Умоляю тебя об одном. Никогда не давай мне почувствовать, что за Асеевым и Маяковским я стал дальше тебе. В тебе еще нет ничего, что бы могло тебе объяснить основанье моей тревоги. И, не понимая меня, ты справедливо оскорбишься этим предвестием ревности. Основанья же к ней – во мне. В том, как сильно я хочу товарищества с тобой этих превосходных друзей, людей и поэтов.

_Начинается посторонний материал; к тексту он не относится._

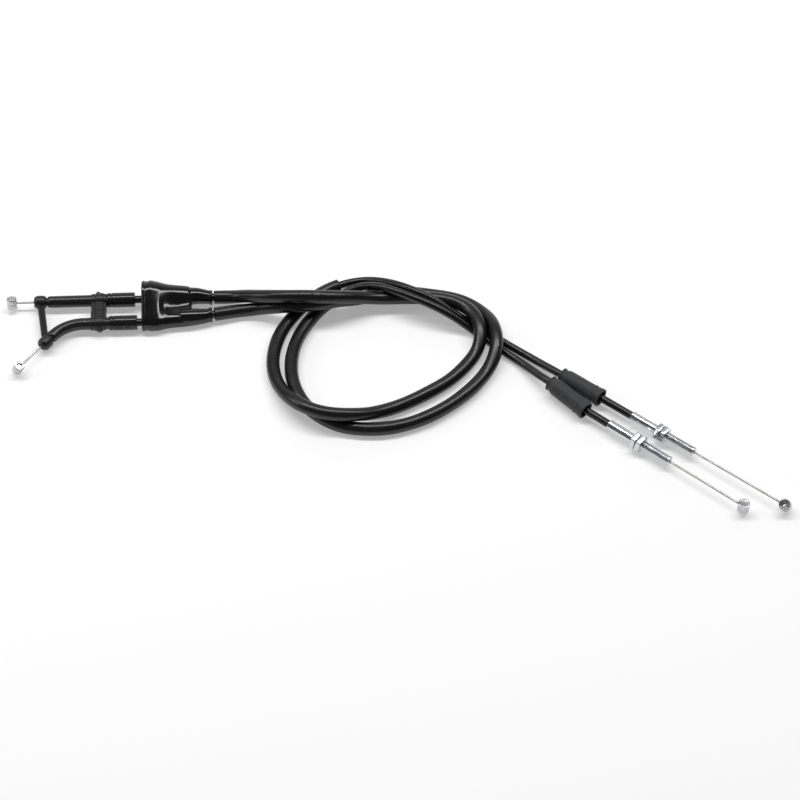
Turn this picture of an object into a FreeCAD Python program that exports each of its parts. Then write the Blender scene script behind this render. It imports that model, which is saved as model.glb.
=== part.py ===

Асеев сказал: «как она там может жить?» и странно прибавил… «среди Ходасевичей». И тогда я подхватил это сопоставленье и, вспомнив одно свое письмо, сказал им про твою нелюбовь к нему и про то, как тебя покоробило, когда я стал его защищать. Я знал, как они на меня за тебя набросятся (они Ходасевича ни в грош не ставят и ненавидят), и только затем и говорил, изображая все в ином свете, чем это было в действительности. Боже, что это было за наслажденье слышать от них, как ты хороша и как я глуп и снисходителен!
Вчерашняя моя просьба остается в силе. Умоляю тебя, не пиши мне. Ты знаешь, какая мука будет для меня получить от тебя письмо и не ответить. Пусть будет последним – мое. Благословляю тебя, Алю, Мура и Сережу, и все, все твое. Не удивляйся этой волне, на миг удивившей и меня и давшей смысл этому движенью и крепость. Кончаю в слезах. Обнимаю тебя.